It would not be out of line to refer to the last six-year market move in equities as the Rodney Dangerfield of bull markets. Nobody gives it any respect. It is not hard to see why. From the bottom of the credit crisis low in March 2009, the U.S. economy has been stumbling along with tepid economic growth and questionable job growth data.
It has been an article of faith by most analysts that this has been a Federal Reserve led bull market thanks to numerous quantitative easing programs and a zero-interest-rate policy that has provided investors with few choices other than the stock market to place their money.
Of course, that is not to say the move is not real. The move off of the low has been impressive and those smart and lucky enough to have gotten back in at that point have done well.
In an interview several years ago, industry stalwart Neal Kottke said the following: “One of the things that a very wise trader told me was a comment made during a market rally [when] somebody said, ‘Well I don’t like the quality of the buying,’ and this person said, ‘Sir, I would suggest to you that you don’t look at who you think is buying or selling the market, you simply look at where the market is itself.’ And I agree with that.”
Kottke made a good point. And that simply is, price tells. So it has been a strong market because that is what the numbers say.
In writing and commenting on this market for several years, we often have pointed out that the big question is: How will the market perform once the stimulus is pulled away and equities have to stand on their own?
Well, equities made new highs after the Fed completed tapering from its open ended quantitative easing (QE3), though it had a bit of a temper tantrum when tapering was first floated. Later this year, probably in September, the Fed will actually raise the Fed funds rate, though only marginally. When it is clear they will move, there may be a protest sell-off but that probably won’t be a reason for a larger downward move.
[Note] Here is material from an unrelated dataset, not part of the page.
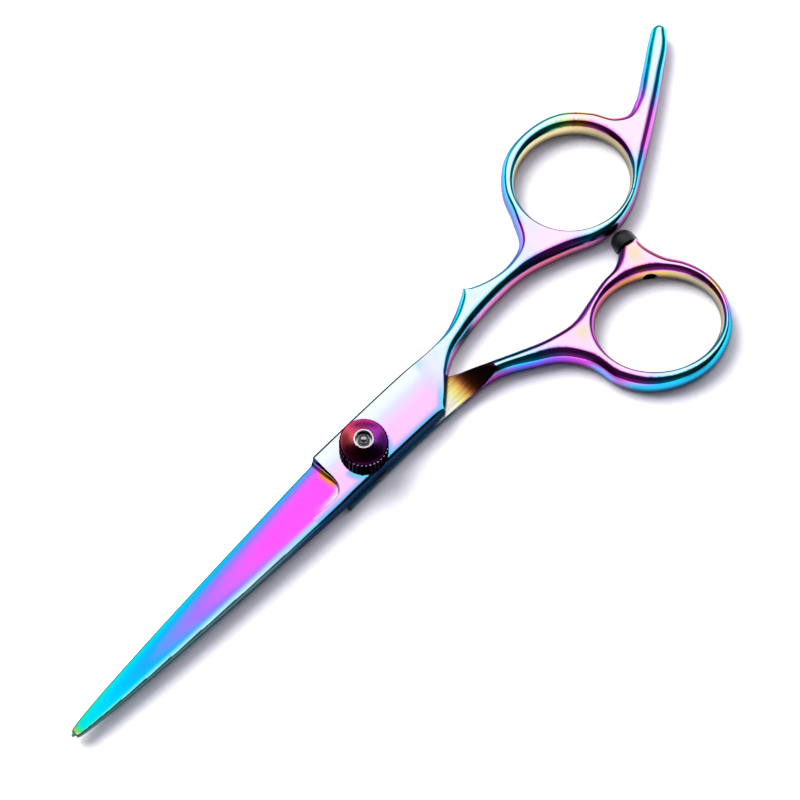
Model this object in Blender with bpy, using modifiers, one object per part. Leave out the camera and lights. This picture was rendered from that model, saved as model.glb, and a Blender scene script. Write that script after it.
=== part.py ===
"""Thinning shears with an offset handle, a fixed finger rest and a pivot tension dial.

Each half is forged in one piece: blade, pivot plate, shank and ring.  The frame's origin lies
on the pivot axis at the rear face of the pivot screw.  +X runs from the blade tips to the
rings, +Y to the finger ring, +Z from the rear (thumb) half to the dial.  The shears are closed.
Dimensions below are in millimetres and are turned into metres where geometry is made.
"""
import math

import bmesh
import bpy
from mathutils import Matrix, Vector

MM = 0.001
WELD = 0.000002                 # merge distance in metres for curve caps and turned seams

# Thickness, measured along Z
PLATE = 3.0                     # each half at the pivot
HANDLE = 2 * PLATE              # shanks and rings
PLAY = 0.2                      # gap between the two halves
THUMB_FACE = PLATE - PLAY / 2   # inner face of the rear half
FINGER_FACE = PLATE + PLAY / 2  # inner face of the front half
EDGE_ROUND = 0.9                # rounding of the handle's edges

# Blades
TIP_X = -73.0
HEEL_X = -10.0                  # where the ground blade has reached its full width
BLADE_END_X = -4.0              # the blade blanks run this far into the plates
THUMB_TIP_PROUD = 0.4           # the rear tip stands this far past the front one
THUMB_SPINE_INSET = 0.35        # rear spine, inside the front blade's edge
TOOTH_TIP_INSET = 0.8           # tooth tips, inside the front blade's spine

# Thinning teeth
SLOT_COUNT = 28
SLOT_PITCH = 2.0
SLOT_WIDTH = 1.0
FIRST_SLOT_X = -67.5
SLOT_DEPTH_SHARE = 0.6          # of the rear blade's width

# The neck, where each half grows from plate to full thickness
NECK_X = 20.5
NECK_RADIUS = 12.2

# The tang thins towards its tip
TANG_START_X = 78.0
TANG_END_X = 99.5
TANG_TIP_SHARE = 0.5            # of the handle's thickness

# Pivot, as radii and heights
HEAD_R = 4.2
HEAD_TOP = 1.0
JOURNAL_R = 2.4
BUSH_OUTER_R = 2.95
WASHER_R = 5.0
NECK_R = 2.05
NECK_FLAT = 1.65                # half the distance across the screw's two flats
NECK_TOP = 5.3
THREAD_R = 1.6
RUNNING_FIT = 0.05
SEAT_R = 3.8                    # recess under the dial
SEAT_FLOOR = 4.6
SPANNER_HOLE_X = 2.7
SPANNER_HOLE_R = 0.45

# Tension dial
DIAL_R = 4.5
DIAL_FOOT = 6.15
DIAL_SHOULDER = 12.3
DIAL_TOP = 14.0
INSERT_R = 1.95
KNURL_COUNT = 36
KNURL_R = 0.26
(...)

In our cover story, “10 reasons to sell stocks now,” (here), we present 10 reasons from an eclectic group of analysts for the possibility of a major market turn.
Our purpose is not to scare but enlighten, and these contributors provide something to think about.
In “Hedging the robot apocalypse,” (coming soon), The Alpha Pages Managing Editor Garrrett Baldwin discusses why you should not fear the next wave of innovation.
Perhaps it is easier for those of us who have spent most of our time on the futures side of markets. We assess moves on their merits free from the bias that up is good and down is bad.
In discussing the difficulty with the roll-out of single stock futures (see “The future of single stock futures,” coming soon), longtime contributor Howard Simons, who worked with NQLX (one of the two U.S. based exchanges that launched the product in 2002) pointed out how there is a general suspicion by securities regulators of any product that allows short exposure to equities. That suspicion of shorting, as perhpas an evil in the market, extends to the general business media as well. There were those willing to blame the entire credit crisis on short sellers, ignoring the massive leverage built up in the banking industry.
Speaking of Simons, in “Crude/dollar correlations, not causations,” page 38, he challenges common assumptions regarding the relationship between crude oil and the dollar. It provides a good reminder that some assumptions on market correlations don’t stand up to a detailed analysis.
In “Taking shelter from the storm,” (page 56) Randall Liss discusses several ways traders can hedge their equity exposure or play the market from the short side with options. Markets move in two directions and it is important that traders understand how to profit whichever direction the market is moving.
As counterintuitive as it may seem, it may be the very suspicion of this bull market that has kept it alive for so long. Many analysts say that when the last skeptics buy into a bull move, that is when a correction occurs. What we do know is that the current market trend has lasted longer than most such moves and the extraordinary stimulus from the Federal Reserve since 2007 may have unintended consequences.
All traders need to be prepared for whatever may come next.